Aunque, por la pandemia, Antonio lleva «demasiado» sin volver al Amazonas, desde que regresó a Granada ha vuelto cada dos años a Sudamérica. El centro de reproducción es un ecosistema vivo en el que todo, absolutamente todo, juega un papel. Hasta una caja llena de trozos de pan duro que hay en la entrada. «Fíjate bien en la miga. Eso son tenebrios, unas larvas que se comen otros insectos. También hay polillas que se comen el pan y me sirven para las mantis... Luego, cada dos días voy al campo a por diferentes plantas para los herbívoros». Entonces, De la Blanca muestra una bolsa de plástico que lleva en la mano desde el principio. «Son moscas. Venid, vamos a darle de comer a la mantis de la orquídea».
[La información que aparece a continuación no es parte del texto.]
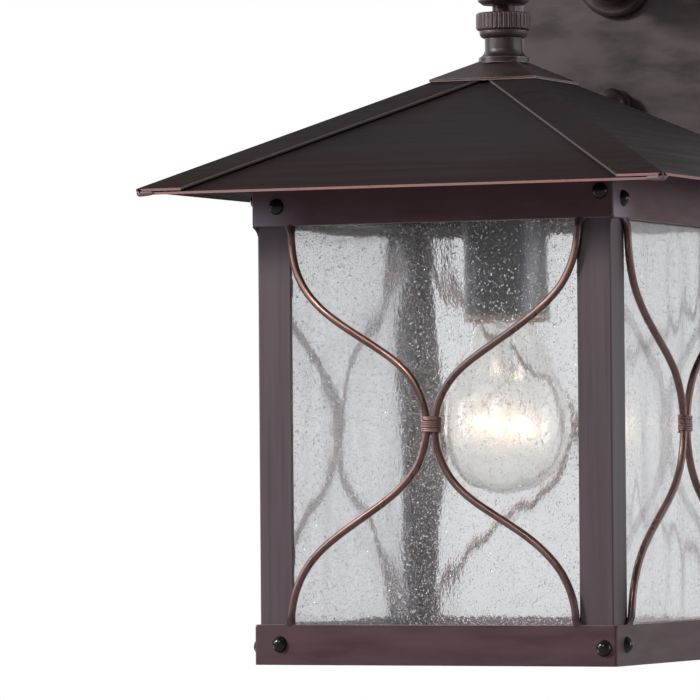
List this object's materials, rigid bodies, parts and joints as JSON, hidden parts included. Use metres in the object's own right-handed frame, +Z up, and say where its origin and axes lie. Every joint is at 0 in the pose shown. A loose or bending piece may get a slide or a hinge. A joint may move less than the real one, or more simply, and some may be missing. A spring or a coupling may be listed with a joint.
{
  "type": "wall lantern",
  "caption": "Square wall lantern with a pyramid roof, clear seeded glass panes, bound scroll wires on every side and a clear bulb, hung from a crook arm on a stepped backplate.",
  "frame": {"origin": "middle of the wall face, where the mounting bracket meets the wall", "axes": "+Z up, +Y into the wall, -Y out into the room, +X to the right seen from the room"},
  "size_m": [0.2524, 0.2812, 0.4215],
  "materials": {
    "bronze": "burnished dark bronze, satin, finely brushed, edges rubbed to copper",
    "wire_bronze": "burnished bronze wire, satin, rubbed to copper where it catches the hand",
    "rivet_black": "black bronze, semi gloss",
    "seeded_glass": "clear, densely seeded with small bubbles, lightly wavy",
    "bulb_clear_glass": "clear",
    "cup_black": "dark bronze, satin",
    "porcelain": "glazed white",
    "brass": "plain brass",
    "bulb_aluminium": "rolled thin sheet",
    "bulb_black_glass": "opaque black",
    "solder": "dull solder",
    "nickel_wire": "drawn wire",
    "tungsten": null,
    "zinc_steel": "zinc plated",
    "gasket_foam": "closed cell foam",
    "green_screw": "green dyed zinc"
  },
  "bodies": {
    "lantern": {"arm_coupling": "bronze", "arm_flange": "bronze", "arm_nut": "zinc_steel", "arm_tube": "bronze", "backplate": "bronze", "bottom_rail": "bronze", "bracket_studs": "zinc_steel", "bridge": "bronze", "centre_contact": "brass", "collar": "bronze", "collar_rivets": "rivet_black", "glass_front": "seeded_glass", "glass_left": "seeded_glass", "glass_rear": "seeded_glass", "glass_right": "seeded_glass", "glass_tabs": "bronze", "ground_screw": "green_screw", "mounting_bracket": "zinc_steel", "post_front_left": "bronze", "post_front_right": "bronze", "post_rear_left": "bronze", "post_rear_right": "bronze", "rail_rivets": "rivet_black", "roof_cap": "bronze", "roof_front": "bronze", "roof_left": "bronze", "roof_rear": "bronze", "roof_right": "bronze", "scroll_front_left": "wire_bronze", "scroll_front_right": "wire_bronze", "scroll_left_front": "wire_bronze", "scroll_left_rear": "wire_bronze", "scroll_rear_left": "wire_bronze", "scroll_rear_right": "wire_bronze", "scroll_right_front": "wire_bronze", "scroll_right_rear": "wire_bronze", "socket_body": "porcelain", "socket_cup": "cup_black", "socket_shell": "brass", "stem": "zinc_steel", "stem_nuts": "zinc_steel", "terminal_screws": "brass", "wall_gasket": "gasket_foam", "wrap_front": "wire_bronze", "wrap_left": "wire_bronze", "wrap_rear": "wire_bronze", "wrap_right": "wire_bronze"},
    "bulb": {"bulb_glass": "bulb_clear_glass", "bulb_base": "bulb_aluminium", "bulb_insulator": "bulb_black_glass", "bulb_contact": "solder", "bulb_stem": "bulb_clear_glass", "bulb_leads": "nickel_wire", "filament": "tungsten"},
    "lock_ring": {"lock_ring": "bronze"},
    "cap_nut_upper": {"cap_nut_upper": "bronze"},
    "cap_nut_lower": {"cap_nut_lower": "bronze"}
  },
  "joints": [
    {"name": "bulb_turn", "type": "hinge", "parent": "lantern", "child": "bulb", "pos_m": [0, -0.155, -0.215], "axis": [0, 0, 1], "continuous": true},
    {"name": "lock_ring_turn", "type": "hinge", "parent": "lantern", "child": "lock_ring", "pos_m": [0, -0.155, -0.0307], "axis": [0, 0, 1], "continuous": true},
    {"name": "cap_nut_upper_turn", "type": "hinge", "parent": "lantern", "child": "cap_nut_upper", "pos_m": [0, -0.02, 0.06], "axis": [0, -1, 0], "continuous": true},
    {"name": "cap_nut_lower_turn", "type": "hinge", "parent": "lantern", "child": "cap_nut_lower", "pos_m": [0, -0.02, -0.06], "axis": [0, -1, 0], "continuous": true}
  ]
}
La mantis de la orquídea es, sin duda, una joya de la naturaleza. Una joya que caza la mosca al vuelo a una velocidad vertiginosa. «Los insectos -explica Antonio- son vehículos para hacer entender la importancia de cuidar la naturaleza a nivel global. Si no se ven, la gente no lo entiende. Tiene que impactar». ¿Cuál es la gran lección de los insectos? «Que cada vez hay menos insectos y que sin los insectos no hay vida. Que la Naturaleza necesita nuestra ayuda para recuperarse y, si lo hacemos, las generaciones venideras podrán disfrutar de lo que realmente importa: la vida».
Antonio salta de un terrario a otro, siempre con una nueva historia que contar: la de los saltamontes de Malasia, la de los insectos hoja, la de las cucarachas más grandes del mundo... «Y esta es la mantis del Amazonas -coloca sobre su mano el enorme insecto de un color amarillo tan intenso que parece pintado-. Os lo dije, ¡si es que donde mires hay algo!». Se equivocaron con él. Era todo lo contrario a un «matabichos».
Los insectos constituyen los cuatro grandes pilares de la Naturaleza: son los principales polinizadores, controles biológicos, descomponedores y son la base de la cadena trófica. «Cuando los niños ven los insectos –analiza Antonio– saben que existe este mundo y que si lo cuidamos, todo lo que está por encima permanecerá». El experto insiste en que «no son mascotas» y que todo lo que él colecta es para fines educativos y científicos. «Aquí reproducimos especies tropicales. Contamos con un patrimonio genético que no se puede perder de ninguna manera».